What is needed >> Quote verbatim everything from the line containing "make_corner_pieces()" down to the line containing "record = json.load(file)", with both of those lines included and no others.

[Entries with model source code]
________________

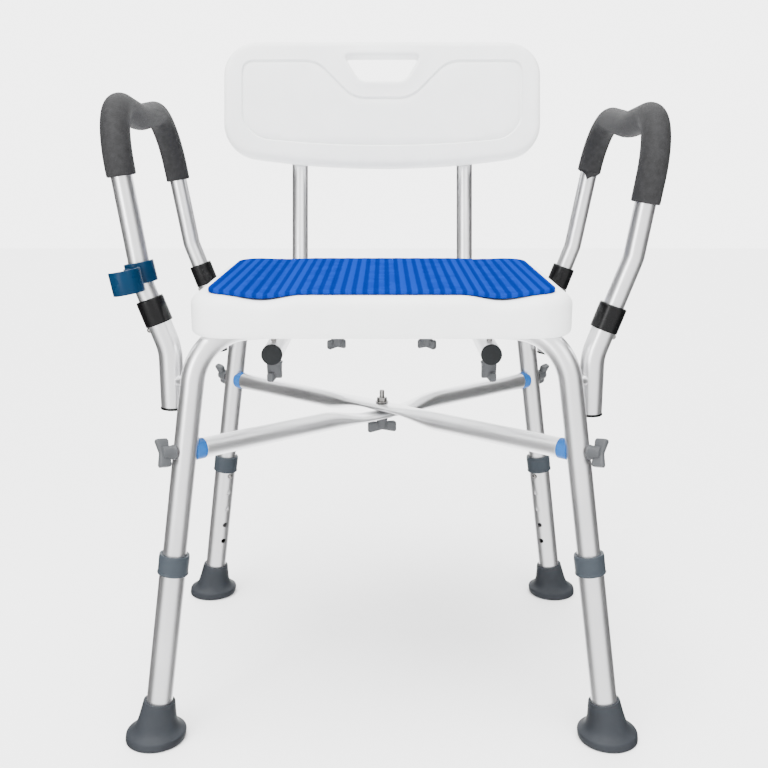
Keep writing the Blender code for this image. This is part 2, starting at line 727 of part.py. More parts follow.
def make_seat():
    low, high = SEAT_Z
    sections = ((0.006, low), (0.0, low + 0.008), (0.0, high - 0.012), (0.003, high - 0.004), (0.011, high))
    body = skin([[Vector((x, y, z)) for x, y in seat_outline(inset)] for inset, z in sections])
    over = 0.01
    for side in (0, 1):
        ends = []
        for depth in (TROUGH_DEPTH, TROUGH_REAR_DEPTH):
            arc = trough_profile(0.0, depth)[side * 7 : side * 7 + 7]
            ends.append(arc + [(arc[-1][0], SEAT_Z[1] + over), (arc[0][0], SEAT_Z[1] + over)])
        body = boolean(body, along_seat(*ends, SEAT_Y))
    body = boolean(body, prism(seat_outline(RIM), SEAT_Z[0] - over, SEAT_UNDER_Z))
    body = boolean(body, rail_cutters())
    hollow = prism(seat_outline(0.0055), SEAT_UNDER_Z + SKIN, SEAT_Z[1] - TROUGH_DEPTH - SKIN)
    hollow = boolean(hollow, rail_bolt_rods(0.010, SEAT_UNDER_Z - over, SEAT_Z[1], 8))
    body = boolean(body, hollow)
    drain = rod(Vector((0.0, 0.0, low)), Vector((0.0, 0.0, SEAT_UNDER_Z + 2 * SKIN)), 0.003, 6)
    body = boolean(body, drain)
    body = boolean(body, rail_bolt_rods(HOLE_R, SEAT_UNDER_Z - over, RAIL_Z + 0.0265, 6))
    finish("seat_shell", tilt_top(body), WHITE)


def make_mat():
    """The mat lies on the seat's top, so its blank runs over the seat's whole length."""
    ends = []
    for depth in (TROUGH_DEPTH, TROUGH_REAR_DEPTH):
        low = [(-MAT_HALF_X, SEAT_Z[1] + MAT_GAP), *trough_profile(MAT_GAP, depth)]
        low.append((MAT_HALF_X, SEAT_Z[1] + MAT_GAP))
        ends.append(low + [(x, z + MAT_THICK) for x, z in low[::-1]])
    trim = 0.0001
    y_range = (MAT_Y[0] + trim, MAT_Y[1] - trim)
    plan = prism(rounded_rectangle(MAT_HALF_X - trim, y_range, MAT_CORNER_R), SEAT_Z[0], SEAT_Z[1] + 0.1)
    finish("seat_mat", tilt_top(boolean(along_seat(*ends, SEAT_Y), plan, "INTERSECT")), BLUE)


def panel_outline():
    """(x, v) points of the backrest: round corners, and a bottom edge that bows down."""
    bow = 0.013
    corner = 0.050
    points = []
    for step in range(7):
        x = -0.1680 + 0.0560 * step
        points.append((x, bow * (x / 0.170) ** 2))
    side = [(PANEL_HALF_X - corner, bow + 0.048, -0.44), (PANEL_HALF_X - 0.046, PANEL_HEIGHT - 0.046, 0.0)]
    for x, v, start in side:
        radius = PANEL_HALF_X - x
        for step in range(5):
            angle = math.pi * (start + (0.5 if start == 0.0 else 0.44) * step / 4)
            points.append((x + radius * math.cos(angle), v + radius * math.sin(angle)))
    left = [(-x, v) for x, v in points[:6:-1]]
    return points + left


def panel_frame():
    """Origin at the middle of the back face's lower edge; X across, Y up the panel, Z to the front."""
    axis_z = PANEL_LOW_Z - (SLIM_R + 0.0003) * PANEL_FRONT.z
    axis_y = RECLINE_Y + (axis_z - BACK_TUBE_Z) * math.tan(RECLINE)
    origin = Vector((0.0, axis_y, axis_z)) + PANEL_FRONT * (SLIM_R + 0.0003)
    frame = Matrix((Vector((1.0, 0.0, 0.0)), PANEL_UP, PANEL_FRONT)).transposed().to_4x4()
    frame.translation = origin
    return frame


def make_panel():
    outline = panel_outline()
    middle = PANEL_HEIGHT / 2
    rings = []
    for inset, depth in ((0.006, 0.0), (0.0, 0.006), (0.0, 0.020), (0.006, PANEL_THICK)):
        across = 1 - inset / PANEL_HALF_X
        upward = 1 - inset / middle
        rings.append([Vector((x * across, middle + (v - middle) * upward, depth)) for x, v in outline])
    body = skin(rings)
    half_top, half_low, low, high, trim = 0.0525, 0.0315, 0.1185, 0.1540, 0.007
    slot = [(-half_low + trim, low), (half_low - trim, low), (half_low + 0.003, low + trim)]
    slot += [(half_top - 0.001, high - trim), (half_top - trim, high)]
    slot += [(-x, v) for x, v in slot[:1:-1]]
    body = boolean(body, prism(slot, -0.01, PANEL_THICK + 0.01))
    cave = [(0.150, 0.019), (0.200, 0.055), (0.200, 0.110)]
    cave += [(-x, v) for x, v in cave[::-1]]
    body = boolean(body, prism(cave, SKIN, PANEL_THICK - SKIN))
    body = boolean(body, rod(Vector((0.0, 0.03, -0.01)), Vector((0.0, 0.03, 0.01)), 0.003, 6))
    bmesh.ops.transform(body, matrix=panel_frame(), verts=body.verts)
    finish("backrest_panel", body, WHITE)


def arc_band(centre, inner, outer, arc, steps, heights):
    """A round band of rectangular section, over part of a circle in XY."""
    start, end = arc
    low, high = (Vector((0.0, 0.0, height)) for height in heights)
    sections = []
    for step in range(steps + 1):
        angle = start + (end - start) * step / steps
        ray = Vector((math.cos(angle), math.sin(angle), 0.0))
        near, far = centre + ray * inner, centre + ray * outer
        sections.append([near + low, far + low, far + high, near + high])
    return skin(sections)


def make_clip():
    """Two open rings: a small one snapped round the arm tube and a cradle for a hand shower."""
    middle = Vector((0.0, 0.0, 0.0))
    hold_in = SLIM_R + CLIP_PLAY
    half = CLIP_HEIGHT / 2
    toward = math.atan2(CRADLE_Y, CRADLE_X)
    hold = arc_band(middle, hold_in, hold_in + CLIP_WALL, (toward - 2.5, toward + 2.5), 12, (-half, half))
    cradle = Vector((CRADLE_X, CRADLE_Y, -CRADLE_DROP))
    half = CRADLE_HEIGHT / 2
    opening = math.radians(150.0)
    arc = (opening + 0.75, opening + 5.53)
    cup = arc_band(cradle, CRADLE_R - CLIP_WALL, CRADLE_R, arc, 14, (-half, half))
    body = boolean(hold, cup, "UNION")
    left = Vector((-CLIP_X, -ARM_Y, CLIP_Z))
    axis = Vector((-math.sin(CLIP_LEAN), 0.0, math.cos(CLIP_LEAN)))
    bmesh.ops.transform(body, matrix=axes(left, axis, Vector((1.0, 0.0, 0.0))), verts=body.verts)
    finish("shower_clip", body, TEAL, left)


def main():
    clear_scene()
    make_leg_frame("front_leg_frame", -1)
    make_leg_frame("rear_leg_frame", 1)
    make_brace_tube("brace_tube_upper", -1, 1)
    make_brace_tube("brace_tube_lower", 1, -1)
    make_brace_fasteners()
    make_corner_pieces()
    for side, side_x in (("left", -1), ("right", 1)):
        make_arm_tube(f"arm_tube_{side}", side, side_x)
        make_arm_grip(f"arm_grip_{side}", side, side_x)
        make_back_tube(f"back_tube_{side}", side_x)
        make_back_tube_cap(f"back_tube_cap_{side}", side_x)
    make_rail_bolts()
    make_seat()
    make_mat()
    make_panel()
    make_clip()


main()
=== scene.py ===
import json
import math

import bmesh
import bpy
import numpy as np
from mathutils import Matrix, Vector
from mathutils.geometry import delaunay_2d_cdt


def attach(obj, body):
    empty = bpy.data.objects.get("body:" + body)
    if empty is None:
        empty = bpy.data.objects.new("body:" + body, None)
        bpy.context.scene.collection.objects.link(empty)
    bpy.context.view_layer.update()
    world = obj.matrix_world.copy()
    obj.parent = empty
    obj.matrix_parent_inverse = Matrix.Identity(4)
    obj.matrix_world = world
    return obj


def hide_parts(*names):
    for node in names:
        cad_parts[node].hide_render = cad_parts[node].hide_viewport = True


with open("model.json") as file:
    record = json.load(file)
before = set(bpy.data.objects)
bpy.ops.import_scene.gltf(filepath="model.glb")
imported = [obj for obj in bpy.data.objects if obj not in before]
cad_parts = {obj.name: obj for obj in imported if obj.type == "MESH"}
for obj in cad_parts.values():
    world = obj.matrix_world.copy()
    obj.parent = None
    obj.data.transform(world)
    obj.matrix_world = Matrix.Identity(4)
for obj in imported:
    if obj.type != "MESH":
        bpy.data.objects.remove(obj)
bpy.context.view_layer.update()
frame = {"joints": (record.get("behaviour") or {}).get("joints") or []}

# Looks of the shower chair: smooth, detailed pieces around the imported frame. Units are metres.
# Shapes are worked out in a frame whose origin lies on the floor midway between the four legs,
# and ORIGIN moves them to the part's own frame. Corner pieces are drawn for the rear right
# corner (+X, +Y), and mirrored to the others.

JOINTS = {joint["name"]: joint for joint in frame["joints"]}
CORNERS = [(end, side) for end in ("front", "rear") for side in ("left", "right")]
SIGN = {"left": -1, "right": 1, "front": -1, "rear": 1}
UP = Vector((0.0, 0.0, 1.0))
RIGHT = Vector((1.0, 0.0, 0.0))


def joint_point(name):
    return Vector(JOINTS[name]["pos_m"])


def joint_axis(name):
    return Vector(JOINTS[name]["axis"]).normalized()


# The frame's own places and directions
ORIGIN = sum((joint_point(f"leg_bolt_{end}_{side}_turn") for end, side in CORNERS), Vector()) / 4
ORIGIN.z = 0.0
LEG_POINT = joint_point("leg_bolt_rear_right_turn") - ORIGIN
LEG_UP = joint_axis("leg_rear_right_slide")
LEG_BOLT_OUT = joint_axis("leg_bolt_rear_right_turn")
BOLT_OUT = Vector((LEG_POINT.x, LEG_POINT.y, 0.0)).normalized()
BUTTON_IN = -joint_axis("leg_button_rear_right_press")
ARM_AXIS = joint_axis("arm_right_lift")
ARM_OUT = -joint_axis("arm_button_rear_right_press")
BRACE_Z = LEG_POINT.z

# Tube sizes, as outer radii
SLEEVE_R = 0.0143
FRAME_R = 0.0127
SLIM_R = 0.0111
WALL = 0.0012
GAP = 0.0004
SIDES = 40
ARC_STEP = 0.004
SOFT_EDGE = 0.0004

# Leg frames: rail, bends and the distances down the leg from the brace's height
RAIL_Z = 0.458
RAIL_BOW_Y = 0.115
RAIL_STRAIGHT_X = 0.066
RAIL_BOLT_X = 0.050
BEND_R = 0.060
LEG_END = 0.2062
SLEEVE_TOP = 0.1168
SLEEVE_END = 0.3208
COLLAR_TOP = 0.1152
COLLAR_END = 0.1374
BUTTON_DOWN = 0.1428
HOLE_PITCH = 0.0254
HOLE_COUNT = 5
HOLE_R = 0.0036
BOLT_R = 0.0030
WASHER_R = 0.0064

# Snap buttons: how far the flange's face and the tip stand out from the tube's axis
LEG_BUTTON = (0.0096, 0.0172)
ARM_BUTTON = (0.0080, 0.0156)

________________

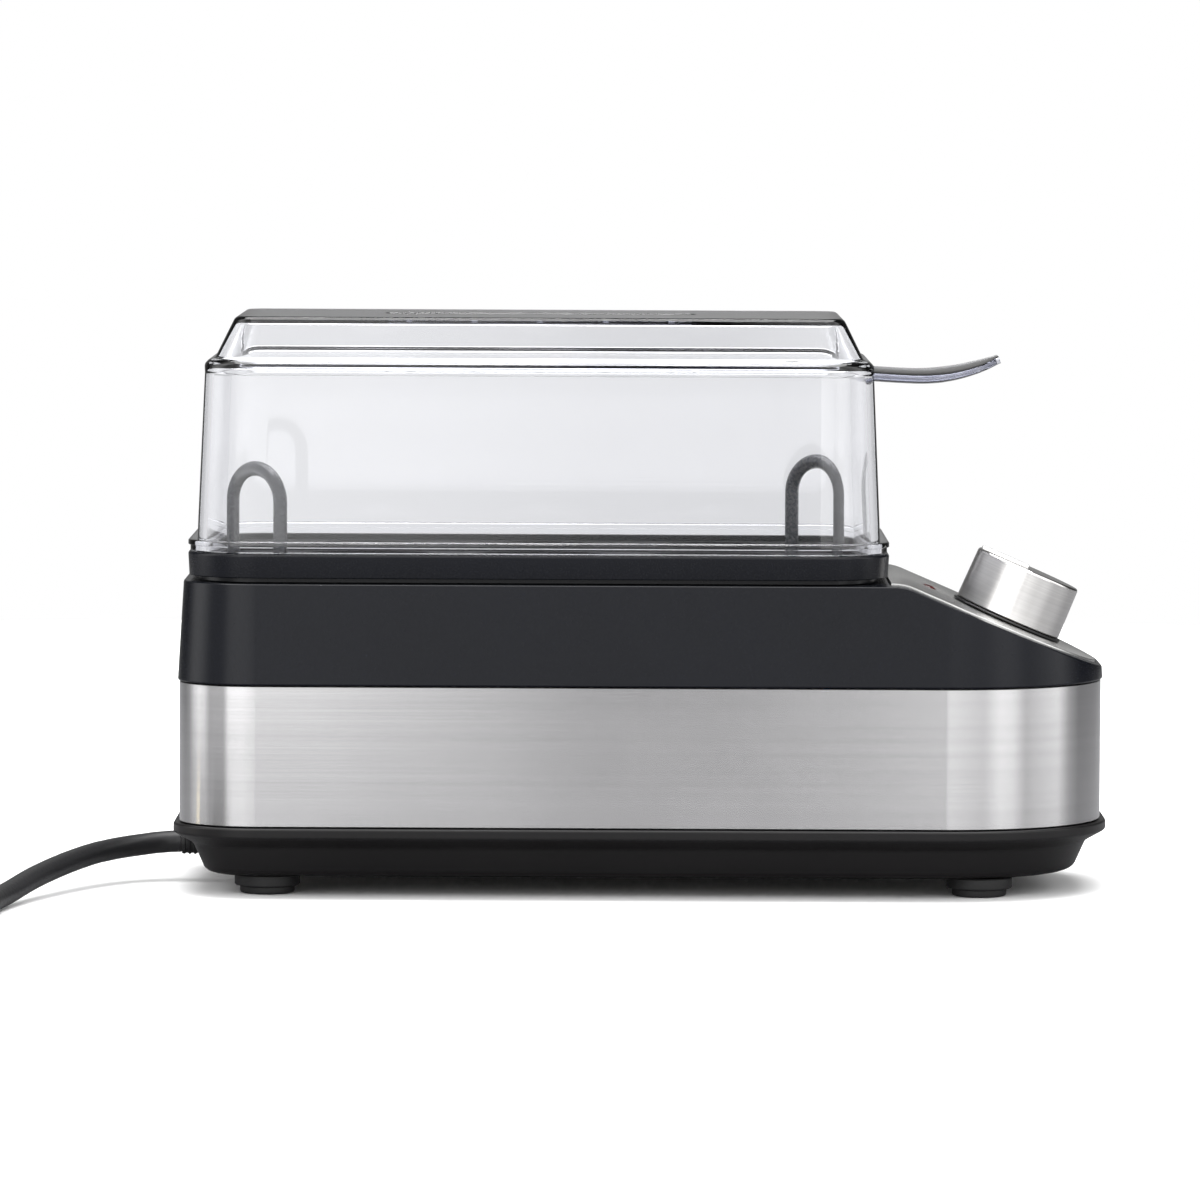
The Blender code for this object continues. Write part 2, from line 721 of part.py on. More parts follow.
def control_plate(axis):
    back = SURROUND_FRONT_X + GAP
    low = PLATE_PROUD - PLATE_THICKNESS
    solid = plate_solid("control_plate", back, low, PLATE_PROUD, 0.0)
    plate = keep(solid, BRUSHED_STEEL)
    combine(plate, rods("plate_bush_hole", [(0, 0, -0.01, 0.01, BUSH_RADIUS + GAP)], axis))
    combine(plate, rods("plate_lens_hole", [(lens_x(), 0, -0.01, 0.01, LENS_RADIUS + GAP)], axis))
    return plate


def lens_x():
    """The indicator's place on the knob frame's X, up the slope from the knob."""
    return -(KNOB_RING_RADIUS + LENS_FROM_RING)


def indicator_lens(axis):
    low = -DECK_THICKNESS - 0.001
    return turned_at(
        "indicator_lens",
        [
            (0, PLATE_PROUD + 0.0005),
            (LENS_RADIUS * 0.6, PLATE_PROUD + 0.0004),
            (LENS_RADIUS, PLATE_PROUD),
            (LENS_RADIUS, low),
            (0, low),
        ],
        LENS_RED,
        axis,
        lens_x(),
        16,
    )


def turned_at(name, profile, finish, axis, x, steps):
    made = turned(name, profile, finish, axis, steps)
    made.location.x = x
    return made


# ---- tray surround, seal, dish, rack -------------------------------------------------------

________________

Output >>
    make_corner_pieces()
    for side, side_x in (("left", -1), ("right", 1)):
        make_arm_tube(f"arm_tube_{side}", side, side_x)
        make_arm_grip(f"arm_grip_{side}", side, side_x)
        make_back_tube(f"back_tube_{side}", side_x)
        make_back_tube_cap(f"back_tube_cap_{side}", side_x)
    make_rail_bolts()
    make_seat()
    make_mat()
    make_panel()
    make_clip()


main()
=== scene.py ===
import json
import math

import bmesh
import bpy
import numpy as np
from mathutils import Matrix, Vector
from mathutils.geometry import delaunay_2d_cdt


def attach(obj, body):
    empty = bpy.data.objects.get("body:" + body)
    if empty is None:
        empty = bpy.data.objects.new("body:" + body, None)
        bpy.context.scene.collection.objects.link(empty)
    bpy.context.view_layer.update()
    world = obj.matrix_world.copy()
    obj.parent = empty
    obj.matrix_parent_inverse = Matrix.Identity(4)
    obj.matrix_world = world
    return obj


def hide_parts(*names):
    for node in names:
        cad_parts[node].hide_render = cad_parts[node].hide_viewport = True


with open("model.json") as file:
    record = json.load(file)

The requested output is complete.